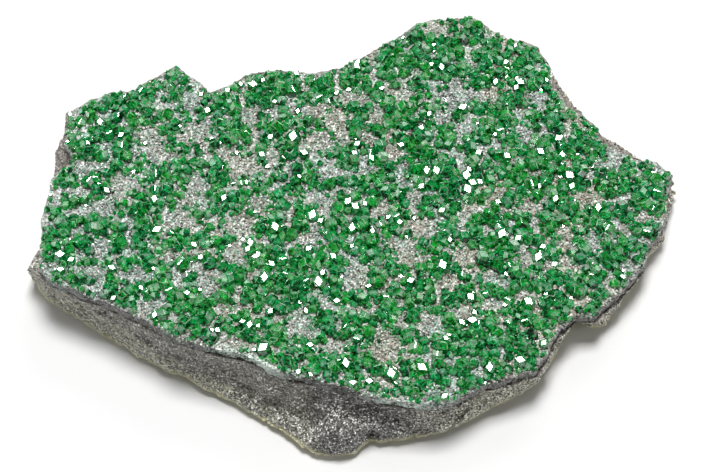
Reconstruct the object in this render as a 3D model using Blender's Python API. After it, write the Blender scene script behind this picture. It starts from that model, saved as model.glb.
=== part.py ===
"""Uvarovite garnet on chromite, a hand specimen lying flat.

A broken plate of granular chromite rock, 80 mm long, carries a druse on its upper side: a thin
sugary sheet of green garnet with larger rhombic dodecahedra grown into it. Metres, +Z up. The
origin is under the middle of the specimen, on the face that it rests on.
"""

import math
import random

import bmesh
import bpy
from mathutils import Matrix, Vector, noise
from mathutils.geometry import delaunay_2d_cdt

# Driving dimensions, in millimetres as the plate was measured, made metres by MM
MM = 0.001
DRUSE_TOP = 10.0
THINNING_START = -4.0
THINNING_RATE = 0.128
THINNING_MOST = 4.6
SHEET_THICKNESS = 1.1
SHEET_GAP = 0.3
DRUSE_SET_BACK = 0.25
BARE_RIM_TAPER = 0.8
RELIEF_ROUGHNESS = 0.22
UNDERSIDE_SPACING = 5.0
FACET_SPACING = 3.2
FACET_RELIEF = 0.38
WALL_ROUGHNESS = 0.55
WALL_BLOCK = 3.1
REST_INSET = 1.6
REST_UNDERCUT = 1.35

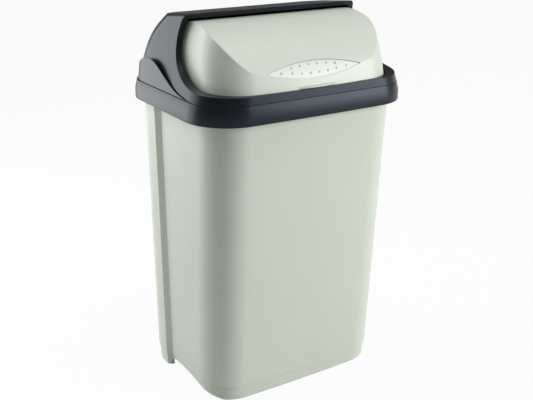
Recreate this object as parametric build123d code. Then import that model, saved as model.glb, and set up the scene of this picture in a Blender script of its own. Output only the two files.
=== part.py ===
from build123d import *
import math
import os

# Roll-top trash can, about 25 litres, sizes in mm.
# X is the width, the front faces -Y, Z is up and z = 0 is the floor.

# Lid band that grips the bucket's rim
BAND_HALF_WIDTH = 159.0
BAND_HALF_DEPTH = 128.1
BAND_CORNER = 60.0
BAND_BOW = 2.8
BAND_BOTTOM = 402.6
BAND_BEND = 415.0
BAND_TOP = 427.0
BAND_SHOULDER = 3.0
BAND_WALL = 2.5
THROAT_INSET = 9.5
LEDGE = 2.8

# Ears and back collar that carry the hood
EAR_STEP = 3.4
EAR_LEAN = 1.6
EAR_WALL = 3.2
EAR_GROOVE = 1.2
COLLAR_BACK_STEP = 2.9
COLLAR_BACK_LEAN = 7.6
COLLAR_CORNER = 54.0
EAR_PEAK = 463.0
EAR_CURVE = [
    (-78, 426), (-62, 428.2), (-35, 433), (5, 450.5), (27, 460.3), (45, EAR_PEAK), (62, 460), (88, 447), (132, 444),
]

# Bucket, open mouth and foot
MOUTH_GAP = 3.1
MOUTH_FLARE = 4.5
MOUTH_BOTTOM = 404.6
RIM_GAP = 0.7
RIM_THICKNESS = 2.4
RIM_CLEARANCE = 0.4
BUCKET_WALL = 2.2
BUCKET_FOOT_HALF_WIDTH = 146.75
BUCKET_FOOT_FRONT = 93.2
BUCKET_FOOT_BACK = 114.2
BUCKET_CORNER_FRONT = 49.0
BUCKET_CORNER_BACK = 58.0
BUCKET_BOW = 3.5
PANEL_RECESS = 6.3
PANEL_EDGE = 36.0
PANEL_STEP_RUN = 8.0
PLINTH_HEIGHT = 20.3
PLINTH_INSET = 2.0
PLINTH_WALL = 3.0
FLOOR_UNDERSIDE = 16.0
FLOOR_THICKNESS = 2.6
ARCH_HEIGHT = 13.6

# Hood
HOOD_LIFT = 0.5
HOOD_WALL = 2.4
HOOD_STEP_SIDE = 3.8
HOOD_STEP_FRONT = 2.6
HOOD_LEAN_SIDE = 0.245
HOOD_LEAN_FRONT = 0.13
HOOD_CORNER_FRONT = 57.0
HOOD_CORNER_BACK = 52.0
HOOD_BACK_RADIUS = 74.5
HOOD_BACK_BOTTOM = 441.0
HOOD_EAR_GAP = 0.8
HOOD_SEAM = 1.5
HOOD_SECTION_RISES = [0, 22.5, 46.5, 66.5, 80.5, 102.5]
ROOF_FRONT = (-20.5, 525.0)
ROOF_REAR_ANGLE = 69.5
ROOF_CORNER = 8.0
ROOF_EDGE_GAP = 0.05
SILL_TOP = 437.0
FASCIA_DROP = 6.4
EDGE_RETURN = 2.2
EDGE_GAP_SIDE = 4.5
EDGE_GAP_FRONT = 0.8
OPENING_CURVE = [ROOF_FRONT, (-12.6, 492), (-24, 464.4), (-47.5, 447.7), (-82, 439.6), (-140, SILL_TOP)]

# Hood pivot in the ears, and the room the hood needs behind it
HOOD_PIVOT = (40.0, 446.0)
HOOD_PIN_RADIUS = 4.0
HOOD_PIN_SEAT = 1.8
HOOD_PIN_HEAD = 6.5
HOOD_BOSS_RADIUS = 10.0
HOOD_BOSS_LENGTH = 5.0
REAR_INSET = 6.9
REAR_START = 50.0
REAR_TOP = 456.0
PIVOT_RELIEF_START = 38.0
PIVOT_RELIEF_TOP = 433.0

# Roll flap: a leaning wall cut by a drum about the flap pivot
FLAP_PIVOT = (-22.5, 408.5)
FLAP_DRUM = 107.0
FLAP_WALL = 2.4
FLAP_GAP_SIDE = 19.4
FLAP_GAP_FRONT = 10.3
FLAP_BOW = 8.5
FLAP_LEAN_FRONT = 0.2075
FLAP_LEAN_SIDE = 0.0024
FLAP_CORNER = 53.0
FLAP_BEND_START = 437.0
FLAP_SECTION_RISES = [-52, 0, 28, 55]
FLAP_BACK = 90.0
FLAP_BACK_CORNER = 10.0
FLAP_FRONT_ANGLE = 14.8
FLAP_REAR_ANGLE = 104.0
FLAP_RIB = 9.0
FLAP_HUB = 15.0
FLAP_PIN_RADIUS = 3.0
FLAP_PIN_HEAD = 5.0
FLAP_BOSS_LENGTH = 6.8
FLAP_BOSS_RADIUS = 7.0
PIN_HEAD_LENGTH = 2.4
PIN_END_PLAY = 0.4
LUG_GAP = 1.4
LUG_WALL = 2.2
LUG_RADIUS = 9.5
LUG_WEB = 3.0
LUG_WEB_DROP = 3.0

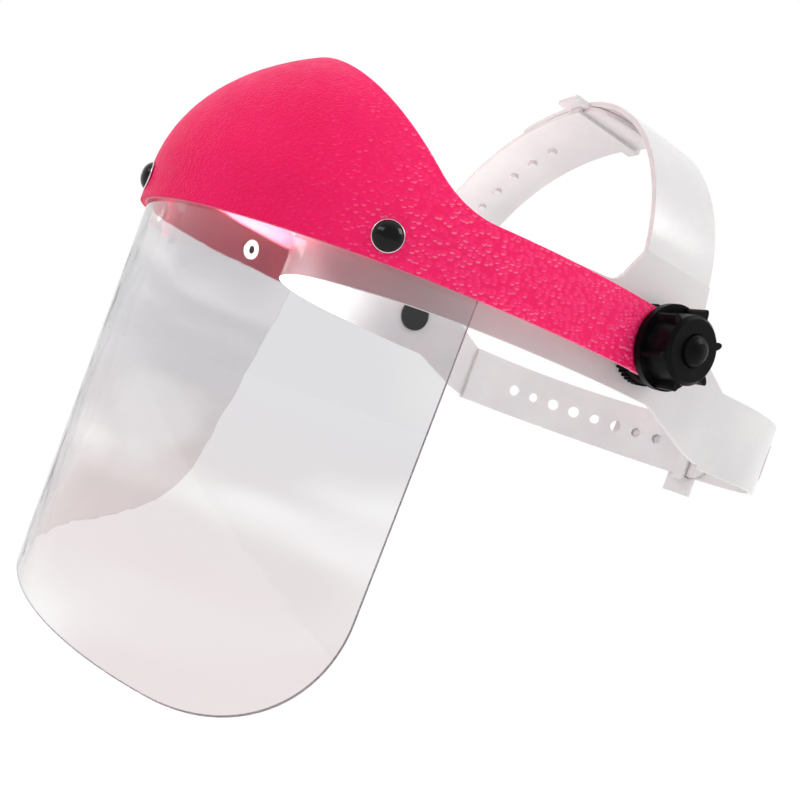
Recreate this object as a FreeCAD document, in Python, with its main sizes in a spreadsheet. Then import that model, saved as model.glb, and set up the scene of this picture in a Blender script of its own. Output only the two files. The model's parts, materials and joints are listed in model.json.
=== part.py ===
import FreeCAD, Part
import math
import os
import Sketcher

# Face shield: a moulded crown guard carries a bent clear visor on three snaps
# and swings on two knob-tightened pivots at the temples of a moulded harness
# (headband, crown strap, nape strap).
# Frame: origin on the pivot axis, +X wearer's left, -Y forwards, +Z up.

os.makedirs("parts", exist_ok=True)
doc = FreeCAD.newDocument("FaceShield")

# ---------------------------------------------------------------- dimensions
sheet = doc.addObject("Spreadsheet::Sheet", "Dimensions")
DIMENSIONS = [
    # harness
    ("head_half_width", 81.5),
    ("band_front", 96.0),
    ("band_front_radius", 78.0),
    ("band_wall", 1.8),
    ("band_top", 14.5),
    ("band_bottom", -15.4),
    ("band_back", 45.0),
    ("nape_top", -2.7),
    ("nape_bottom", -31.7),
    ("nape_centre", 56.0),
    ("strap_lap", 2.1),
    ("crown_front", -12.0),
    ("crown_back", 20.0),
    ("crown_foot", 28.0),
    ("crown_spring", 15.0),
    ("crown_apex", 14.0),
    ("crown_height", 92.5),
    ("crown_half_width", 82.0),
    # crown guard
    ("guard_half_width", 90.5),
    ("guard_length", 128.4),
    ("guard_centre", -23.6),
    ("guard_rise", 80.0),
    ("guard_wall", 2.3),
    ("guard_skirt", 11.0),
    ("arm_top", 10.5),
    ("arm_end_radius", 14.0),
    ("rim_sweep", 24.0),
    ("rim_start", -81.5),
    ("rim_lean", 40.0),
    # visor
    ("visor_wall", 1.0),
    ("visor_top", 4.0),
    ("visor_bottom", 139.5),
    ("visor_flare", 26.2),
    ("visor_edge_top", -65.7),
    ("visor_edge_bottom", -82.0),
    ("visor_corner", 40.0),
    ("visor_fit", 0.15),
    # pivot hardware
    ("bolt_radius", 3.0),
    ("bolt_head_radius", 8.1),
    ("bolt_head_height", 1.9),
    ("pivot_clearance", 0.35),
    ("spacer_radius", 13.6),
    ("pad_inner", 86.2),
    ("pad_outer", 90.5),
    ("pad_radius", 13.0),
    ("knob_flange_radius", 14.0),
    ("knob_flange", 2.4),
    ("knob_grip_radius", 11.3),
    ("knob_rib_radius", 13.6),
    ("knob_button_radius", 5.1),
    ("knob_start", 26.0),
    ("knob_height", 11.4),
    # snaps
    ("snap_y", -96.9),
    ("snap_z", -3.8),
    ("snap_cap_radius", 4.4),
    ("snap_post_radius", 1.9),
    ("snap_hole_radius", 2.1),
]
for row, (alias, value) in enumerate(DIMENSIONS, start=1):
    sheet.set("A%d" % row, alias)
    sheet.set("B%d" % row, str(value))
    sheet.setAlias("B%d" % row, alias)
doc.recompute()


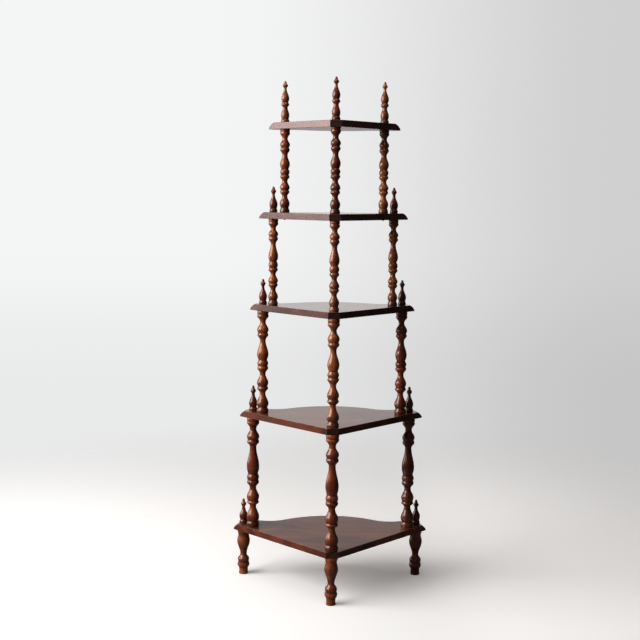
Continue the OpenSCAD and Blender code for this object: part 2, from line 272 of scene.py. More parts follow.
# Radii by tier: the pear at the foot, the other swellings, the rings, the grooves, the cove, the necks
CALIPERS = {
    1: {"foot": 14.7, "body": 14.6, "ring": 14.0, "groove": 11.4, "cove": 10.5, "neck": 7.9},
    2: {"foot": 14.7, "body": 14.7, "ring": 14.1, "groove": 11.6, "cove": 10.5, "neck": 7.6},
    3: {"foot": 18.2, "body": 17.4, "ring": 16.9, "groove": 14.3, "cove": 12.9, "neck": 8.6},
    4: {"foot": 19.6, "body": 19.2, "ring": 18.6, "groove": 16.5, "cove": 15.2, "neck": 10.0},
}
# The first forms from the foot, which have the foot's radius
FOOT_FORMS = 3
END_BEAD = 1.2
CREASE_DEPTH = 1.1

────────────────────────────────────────

Stated task —
Return exactly the opening lines of the listing above, ending with the line that has "# X is the width, the".

Response to the task —
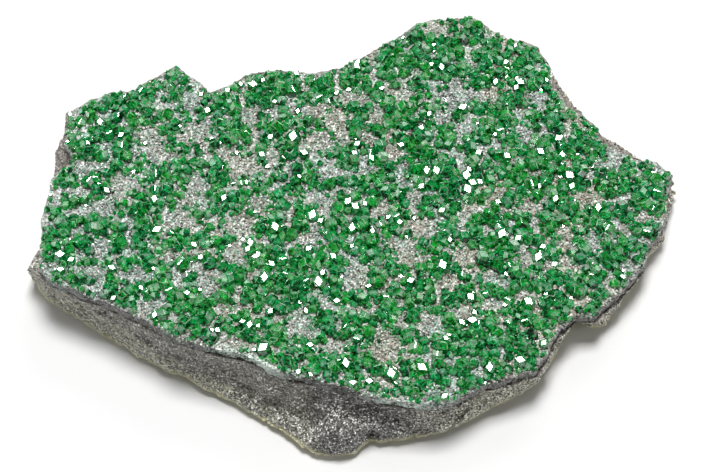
Reconstruct the object in this render as a 3D model using Blender's Python API. After it, write the Blender scene script behind this picture. It starts from that model, saved as model.glb.
=== part.py ===
"""Uvarovite garnet on chromite, a hand specimen lying flat.

A broken plate of granular chromite rock, 80 mm long, carries a druse on its upper side: a thin
sugary sheet of green garnet with larger rhombic dodecahedra grown into it. Metres, +Z up. The
origin is under the middle of the specimen, on the face that it rests on.
"""

import math
import random

import bmesh
import bpy
from mathutils import Matrix, Vector, noise
from mathutils.geometry import delaunay_2d_cdt

# Driving dimensions, in millimetres as the plate was measured, made metres by MM
MM = 0.001
DRUSE_TOP = 10.0
THINNING_START = -4.0
THINNING_RATE = 0.128
THINNING_MOST = 4.6
SHEET_THICKNESS = 1.1
SHEET_GAP = 0.3
DRUSE_SET_BACK = 0.25
BARE_RIM_TAPER = 0.8
RELIEF_ROUGHNESS = 0.22
UNDERSIDE_SPACING = 5.0
FACET_SPACING = 3.2
FACET_RELIEF = 0.38
WALL_ROUGHNESS = 0.55
WALL_BLOCK = 3.1
REST_INSET = 1.6
REST_UNDERCUT = 1.35

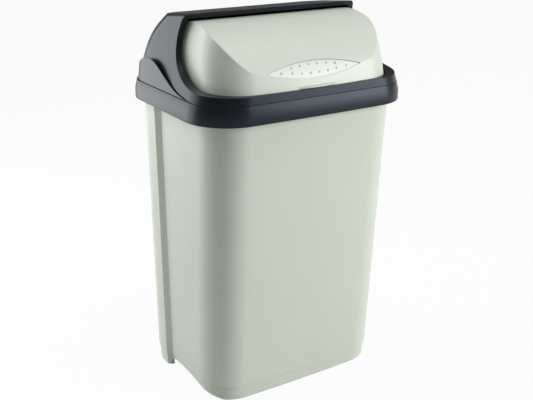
Recreate this object as parametric build123d code. Then import that model, saved as model.glb, and set up the scene of this picture in a Blender script of its own. Output only the two files.
=== part.py ===
from build123d import *
import math
import os

# Roll-top trash can, about 25 litres, sizes in mm.
# X is the width, the front faces -Y, Z is up and z = 0 is the floor.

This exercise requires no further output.